(WHAT YOU SHOULD DO) Isolate every line in the records below with "Then" in it.
+---+
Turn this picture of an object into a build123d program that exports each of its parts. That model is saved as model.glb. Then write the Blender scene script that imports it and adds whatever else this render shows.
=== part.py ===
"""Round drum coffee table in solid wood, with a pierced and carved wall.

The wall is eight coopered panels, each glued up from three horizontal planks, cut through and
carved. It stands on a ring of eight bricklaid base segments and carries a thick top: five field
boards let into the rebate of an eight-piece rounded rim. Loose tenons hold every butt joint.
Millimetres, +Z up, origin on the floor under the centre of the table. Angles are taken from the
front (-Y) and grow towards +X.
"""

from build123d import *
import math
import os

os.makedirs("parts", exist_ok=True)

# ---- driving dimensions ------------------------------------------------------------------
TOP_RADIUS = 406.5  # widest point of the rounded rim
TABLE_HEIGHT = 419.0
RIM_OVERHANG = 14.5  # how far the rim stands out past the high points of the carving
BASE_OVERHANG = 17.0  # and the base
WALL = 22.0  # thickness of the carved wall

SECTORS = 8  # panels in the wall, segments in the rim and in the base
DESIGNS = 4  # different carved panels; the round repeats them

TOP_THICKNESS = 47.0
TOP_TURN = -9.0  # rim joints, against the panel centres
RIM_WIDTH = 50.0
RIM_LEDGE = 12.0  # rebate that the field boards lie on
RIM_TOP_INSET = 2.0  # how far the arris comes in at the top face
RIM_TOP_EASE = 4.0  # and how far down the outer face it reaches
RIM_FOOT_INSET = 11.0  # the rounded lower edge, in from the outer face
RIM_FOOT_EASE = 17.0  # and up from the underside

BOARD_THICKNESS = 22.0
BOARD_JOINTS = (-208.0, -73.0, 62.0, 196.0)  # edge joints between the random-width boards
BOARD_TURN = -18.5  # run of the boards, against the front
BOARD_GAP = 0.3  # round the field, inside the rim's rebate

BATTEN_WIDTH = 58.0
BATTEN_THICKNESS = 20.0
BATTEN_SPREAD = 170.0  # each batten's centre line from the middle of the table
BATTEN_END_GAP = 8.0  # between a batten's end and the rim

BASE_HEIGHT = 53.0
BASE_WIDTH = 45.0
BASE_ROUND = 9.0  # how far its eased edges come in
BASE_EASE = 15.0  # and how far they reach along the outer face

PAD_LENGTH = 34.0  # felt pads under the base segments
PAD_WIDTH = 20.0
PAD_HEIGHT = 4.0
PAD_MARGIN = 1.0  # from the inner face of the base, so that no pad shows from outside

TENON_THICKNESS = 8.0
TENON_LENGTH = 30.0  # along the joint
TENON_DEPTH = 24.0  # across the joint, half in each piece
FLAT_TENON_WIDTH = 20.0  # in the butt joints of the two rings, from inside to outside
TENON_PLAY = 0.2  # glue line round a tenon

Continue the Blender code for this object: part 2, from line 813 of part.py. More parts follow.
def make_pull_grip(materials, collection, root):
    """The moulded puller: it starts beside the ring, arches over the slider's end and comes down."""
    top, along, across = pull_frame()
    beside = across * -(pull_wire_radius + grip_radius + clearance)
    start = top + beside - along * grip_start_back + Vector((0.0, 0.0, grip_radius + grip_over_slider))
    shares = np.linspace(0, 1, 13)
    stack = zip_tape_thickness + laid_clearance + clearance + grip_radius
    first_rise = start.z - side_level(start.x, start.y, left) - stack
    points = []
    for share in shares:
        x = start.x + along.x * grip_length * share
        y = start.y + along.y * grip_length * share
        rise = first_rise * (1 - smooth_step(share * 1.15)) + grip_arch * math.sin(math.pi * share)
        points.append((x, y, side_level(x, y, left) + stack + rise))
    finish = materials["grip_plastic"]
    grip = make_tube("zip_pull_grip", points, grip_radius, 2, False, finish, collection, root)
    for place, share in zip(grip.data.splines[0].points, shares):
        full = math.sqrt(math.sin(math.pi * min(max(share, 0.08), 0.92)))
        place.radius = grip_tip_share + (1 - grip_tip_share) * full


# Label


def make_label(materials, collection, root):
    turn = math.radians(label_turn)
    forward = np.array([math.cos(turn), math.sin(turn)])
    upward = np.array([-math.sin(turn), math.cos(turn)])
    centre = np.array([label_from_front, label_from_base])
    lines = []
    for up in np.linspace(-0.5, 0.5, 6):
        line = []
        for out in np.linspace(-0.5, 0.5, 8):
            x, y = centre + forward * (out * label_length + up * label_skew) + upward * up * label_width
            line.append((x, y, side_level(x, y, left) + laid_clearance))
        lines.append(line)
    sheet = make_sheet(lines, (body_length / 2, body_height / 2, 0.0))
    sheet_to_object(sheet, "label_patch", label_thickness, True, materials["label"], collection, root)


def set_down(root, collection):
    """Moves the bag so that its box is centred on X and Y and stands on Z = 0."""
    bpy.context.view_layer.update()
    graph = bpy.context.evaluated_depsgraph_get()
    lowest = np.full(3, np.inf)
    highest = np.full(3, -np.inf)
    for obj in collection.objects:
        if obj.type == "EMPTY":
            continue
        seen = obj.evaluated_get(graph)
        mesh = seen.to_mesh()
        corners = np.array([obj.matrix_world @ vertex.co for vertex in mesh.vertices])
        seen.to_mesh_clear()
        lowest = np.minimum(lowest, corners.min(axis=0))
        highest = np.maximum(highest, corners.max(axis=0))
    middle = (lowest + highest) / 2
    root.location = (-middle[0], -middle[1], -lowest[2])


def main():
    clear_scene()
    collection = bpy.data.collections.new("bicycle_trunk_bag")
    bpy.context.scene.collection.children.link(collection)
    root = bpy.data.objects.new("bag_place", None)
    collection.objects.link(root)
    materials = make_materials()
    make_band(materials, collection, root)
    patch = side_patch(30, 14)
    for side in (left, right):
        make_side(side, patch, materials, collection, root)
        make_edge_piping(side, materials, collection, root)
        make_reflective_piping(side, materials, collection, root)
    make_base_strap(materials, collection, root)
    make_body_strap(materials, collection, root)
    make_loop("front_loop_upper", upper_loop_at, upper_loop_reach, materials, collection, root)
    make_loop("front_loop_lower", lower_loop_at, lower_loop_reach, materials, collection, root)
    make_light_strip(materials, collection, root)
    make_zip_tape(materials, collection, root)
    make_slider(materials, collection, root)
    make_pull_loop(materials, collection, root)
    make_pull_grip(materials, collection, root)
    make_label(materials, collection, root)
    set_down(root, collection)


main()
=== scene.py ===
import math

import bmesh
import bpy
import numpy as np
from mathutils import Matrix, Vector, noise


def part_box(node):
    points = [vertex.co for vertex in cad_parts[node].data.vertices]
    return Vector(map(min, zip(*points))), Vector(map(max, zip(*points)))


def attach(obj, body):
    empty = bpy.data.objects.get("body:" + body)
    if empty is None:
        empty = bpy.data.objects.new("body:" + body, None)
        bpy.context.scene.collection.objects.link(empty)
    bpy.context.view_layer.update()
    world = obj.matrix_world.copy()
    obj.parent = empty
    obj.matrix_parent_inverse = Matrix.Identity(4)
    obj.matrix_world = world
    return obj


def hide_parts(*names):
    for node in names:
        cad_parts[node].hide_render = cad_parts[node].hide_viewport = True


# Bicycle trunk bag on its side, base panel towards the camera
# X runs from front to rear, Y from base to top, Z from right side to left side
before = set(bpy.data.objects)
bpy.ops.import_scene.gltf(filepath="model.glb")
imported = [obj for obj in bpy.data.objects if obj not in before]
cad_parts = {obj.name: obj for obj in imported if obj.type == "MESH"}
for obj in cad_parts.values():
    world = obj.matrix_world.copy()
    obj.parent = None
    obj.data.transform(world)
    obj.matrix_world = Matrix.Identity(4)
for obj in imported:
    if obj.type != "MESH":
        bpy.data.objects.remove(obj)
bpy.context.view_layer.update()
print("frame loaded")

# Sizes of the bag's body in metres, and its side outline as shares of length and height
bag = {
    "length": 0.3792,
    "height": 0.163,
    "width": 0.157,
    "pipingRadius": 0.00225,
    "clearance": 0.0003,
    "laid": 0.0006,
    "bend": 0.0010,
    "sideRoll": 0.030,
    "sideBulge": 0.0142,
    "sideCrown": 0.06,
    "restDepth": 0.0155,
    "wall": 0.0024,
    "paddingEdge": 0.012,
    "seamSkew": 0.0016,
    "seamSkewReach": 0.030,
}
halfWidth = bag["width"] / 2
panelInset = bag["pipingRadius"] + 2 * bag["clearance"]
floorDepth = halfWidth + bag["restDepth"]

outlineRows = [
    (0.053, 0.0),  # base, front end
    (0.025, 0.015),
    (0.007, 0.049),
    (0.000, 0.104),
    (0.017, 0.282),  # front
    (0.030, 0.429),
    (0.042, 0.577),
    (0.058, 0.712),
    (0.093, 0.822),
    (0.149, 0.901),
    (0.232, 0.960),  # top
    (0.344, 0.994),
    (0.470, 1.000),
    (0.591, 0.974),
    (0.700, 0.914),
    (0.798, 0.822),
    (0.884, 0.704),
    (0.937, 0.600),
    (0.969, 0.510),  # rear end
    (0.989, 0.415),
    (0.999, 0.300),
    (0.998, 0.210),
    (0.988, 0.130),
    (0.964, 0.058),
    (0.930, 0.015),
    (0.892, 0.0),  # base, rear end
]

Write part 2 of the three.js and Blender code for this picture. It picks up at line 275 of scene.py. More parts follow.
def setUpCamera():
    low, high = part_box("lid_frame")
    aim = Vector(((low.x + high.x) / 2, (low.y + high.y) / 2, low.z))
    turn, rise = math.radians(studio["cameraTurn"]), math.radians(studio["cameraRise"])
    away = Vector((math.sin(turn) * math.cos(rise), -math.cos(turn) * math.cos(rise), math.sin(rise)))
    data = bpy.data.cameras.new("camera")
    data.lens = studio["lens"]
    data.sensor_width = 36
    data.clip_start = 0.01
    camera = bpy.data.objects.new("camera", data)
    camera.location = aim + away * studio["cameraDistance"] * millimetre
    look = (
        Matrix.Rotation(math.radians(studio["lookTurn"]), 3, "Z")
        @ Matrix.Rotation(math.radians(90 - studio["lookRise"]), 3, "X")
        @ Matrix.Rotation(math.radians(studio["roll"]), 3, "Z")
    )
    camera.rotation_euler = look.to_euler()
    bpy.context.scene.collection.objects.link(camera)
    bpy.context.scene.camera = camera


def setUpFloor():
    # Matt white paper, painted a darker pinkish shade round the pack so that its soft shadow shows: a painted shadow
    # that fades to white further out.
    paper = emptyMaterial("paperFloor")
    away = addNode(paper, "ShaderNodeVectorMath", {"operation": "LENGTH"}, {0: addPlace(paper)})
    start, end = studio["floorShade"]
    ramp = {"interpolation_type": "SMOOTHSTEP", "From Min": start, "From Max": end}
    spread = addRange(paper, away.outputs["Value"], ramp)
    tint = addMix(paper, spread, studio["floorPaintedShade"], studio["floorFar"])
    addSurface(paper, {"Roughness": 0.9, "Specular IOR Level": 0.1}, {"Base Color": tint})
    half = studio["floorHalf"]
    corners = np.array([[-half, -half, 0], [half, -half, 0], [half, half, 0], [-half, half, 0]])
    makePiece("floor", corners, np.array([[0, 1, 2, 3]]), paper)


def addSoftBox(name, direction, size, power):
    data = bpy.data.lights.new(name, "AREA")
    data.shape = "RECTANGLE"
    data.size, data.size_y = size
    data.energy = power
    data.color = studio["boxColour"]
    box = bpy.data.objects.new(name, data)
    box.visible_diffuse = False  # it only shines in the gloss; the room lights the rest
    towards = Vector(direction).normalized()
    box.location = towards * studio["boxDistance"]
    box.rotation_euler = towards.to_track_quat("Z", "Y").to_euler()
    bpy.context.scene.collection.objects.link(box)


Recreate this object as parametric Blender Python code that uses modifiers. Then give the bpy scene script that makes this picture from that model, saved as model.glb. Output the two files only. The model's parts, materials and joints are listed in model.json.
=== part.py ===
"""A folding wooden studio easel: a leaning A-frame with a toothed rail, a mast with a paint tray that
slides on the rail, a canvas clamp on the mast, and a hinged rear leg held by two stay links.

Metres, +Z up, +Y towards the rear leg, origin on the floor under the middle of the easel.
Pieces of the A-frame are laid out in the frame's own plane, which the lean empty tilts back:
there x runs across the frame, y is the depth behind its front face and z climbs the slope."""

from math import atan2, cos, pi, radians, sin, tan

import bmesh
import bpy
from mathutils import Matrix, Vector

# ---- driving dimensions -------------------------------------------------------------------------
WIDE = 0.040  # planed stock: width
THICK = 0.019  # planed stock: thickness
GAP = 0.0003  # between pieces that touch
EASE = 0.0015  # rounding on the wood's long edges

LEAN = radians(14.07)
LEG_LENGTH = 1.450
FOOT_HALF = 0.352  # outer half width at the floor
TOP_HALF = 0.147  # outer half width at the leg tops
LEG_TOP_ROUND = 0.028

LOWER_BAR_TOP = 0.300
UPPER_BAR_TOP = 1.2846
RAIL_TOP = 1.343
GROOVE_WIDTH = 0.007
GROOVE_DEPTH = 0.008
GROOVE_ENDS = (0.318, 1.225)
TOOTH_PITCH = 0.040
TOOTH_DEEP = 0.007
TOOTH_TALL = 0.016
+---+
(RESPONSE BELOW)
Turn this picture of an object into a build123d program that exports each of its parts. That model is saved as model.glb. Then write the Blender scene script that imports it and adds whatever else this render shows.
Recreate this object as parametric Blender Python code that uses modifiers. Then give the bpy scene script that makes this picture from that model, saved as model.glb. Output the two files only. The model's parts, materials and joints are listed in model.json.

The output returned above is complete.